You should make the following notes on your source booklet as soon as you start this section- having read them and mentally thought about all this during your reading time:

Indentify the TYPE- is it a poster? personal letter from a German soldier? personal letter from a British officer? Speech made to British Parliament? Photgraph?

Once you identify TYPE there are a whole stack of implications that you need to bring into your response, without going into content in any depth at all. The purpose of this question is not to comment on content, it is to show you have got your head around HOW the "content" of the source came to be

eg

A PHOTOGRAPH of women at work in a factory in Britain in 1917 could be deliberately POSED with the express aim of inspiring women to contribute to the war effot and normalising this major change in society. If the photograph was produced by the government, this would be highly likely. You would expect an official photograph to show clean, healthy, happy female workers in good working conditions. This contrasts with the reality of working conditions in factories in Britain where women were subject to poor working conditions and health problems (such as TNT poisoning in the case of munitions workers). This will not be evident in the photo, but you WILL have that knowledge- so that is an example of showing your knowledge AND showing you are analysing the photograph.

TYPE is the starting point for source analysis. Once you identify tyoe you then automatically start to run through author, context, motive, audience and the other requirements of the question.

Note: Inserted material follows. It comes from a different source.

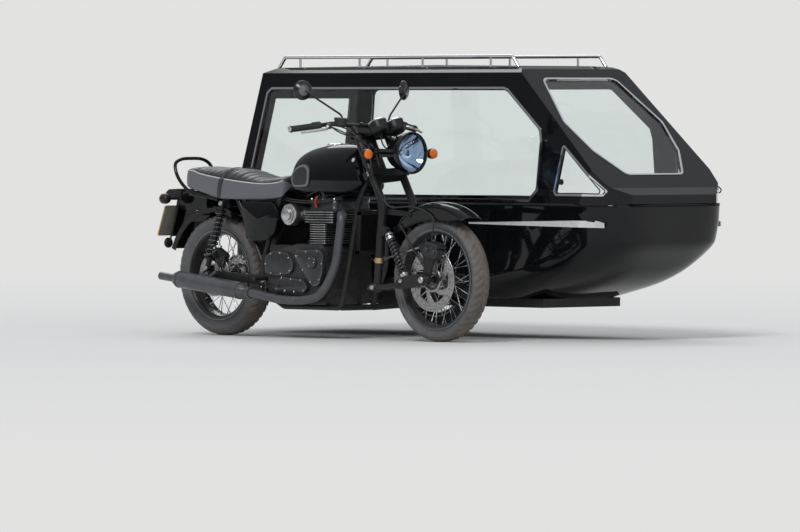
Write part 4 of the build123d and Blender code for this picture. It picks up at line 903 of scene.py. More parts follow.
def tank_lines(x):
    """Half width and top height of the tank at places along it."""
    plan, top = spline(TANK_PLAN, 200), spline(TANK_TOP, 200)
    return np.interp(x, plan[:, 0], plan[:, 1]), np.interp(x, top[:, 0], top[:, 1])


def tank_half(x, z):
    """Half width of the tank at a side-view point: w(x) * (1 - |(z - middle) / h| ** n) ** (1 / n), with h the
    reach up or down from the widest line."""
    wide, high = tank_lines(x)
    up = np.clip((z - TANK_MID_Z) / (high - TANK_MID_Z), 0, 1)
    down = np.clip((TANK_MID_Z - z) / (TANK_MID_Z - tank_low(x)), 0, 1)
    return wide * (1 - up ** 2.5) ** (1 / 2.5) * (1 - down ** 4.0) ** 0.25


class OUTFIT_OT_tank(Operator):
    """Fuel tank, its filler cap and knee pads"""

    bl_idname = "outfit.tank"
    bl_label = "Tank"

    def execute(self, context):
        self.shell()
        self.filler()
        self.knees()
        return {"FINISHED"}

    def shell(self):
        """Sections across the tank, y = w * f * |cos a| ** n and z = middle + h * f * |sin a| ** n with their
        signs, where f falls to 0 at both ends as the rest of a power 2.8 and 2.6 arc."""
        along = (1 - np.cos(np.pi * np.linspace(0, 1, 90))) / 2
        x = 576 + (1117 - 576) * along
        front = (1 - np.clip((x - 1040) / 78, 0, 1) ** 2.8) ** (1 / 2.8)
        back = (1 - np.clip((640 - x) / 64.5, 0, 1) ** 2.6) ** (1 / 2.6)
        ends = (front * back)[:, None]
        wide, high = [v[:, None] for v in tank_lines(x)]
        low = tank_low(x)[:, None]
        a = ring(96)[None]
        c, s = np.cos(a), np.sin(a)
        n = np.where(s > 0, 2 / 2.5, 2 / 4.5)
        reach = np.where(s > 0, high - TANK_MID_Z, TANK_MID_Z - low)
        y = wide * ends ** 0.8 * np.sign(c) * np.abs(c) ** n
        z = TANK_MID_Z + reach * ends * np.sign(s) * np.abs(s) ** n
        points = np.stack([np.broadcast_to(x[:, None], y.shape), y, z], axis=-1)
        Skin().grid(points, caps=True).piece("tank_shell", "gloss_black", "outfit", smooth=70, merge=0.05,
                                             nodes=("fuel_tank",))

    def filler(self):
        """Turned lid in a turned ring, with six screws."""
        cap = smooth_profile([(0, -14), (43, -14), (44, 2), (42, 7), (37, 9), (30, 12), (12, 14), (0, 14)], 30)
        lid = Skin().lathe(cap, (826, 0, 980), (0.02, 0, 1), 48)
        lid.lathe([(44, -3), (49, -3), (49, 1), (44, 2)], (826, 0, 981), (0.02, 0, 1), 48)
        for x, y in circle(37, 6):
            lid.bolt((826 + x, y, 988), (0, 0, 1), 2.4, 2)
        lid.piece("filler_lid", "chrome", "outfit", smooth=50, nodes=("filler_cap",))

    def knees(self):
        """Pads that lie on the tank's own surface, with a pale band inside their edge."""
        line = spline([(614, 792), (613, 824), (640, 856), (690, 880), (744, 884), (778, 862), (782, 818),
                       (768, 774), (700, 766), (636, 768)], 96, closed=True)
        knee = Skin()
        for side in (-1, 1):
            knee.pad(line, 0, side, 5.0, 2.0, rows=20, sink=6, lie=tank_half,
                     mark=lambda s: ((s > 0.79) & (s < 0.93)).astype(float))
        knee.piece("knee_rubber", "rubber", "outfit", finish="pad_rubber", smooth=60, nodes=("knee_pads",))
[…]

ALWAYS remember to tie your analysis back to the specific historical investigation under consideration- a source that is useful for one area of investigation may not be as useful for another, because of the limited perspective it offers, unless it is used in conjunction with other sources

eg

The photograph of women etc described above may be useful for an historian investigating government propaganda in Britain, but not as much for investigating women at work in Britain in the war.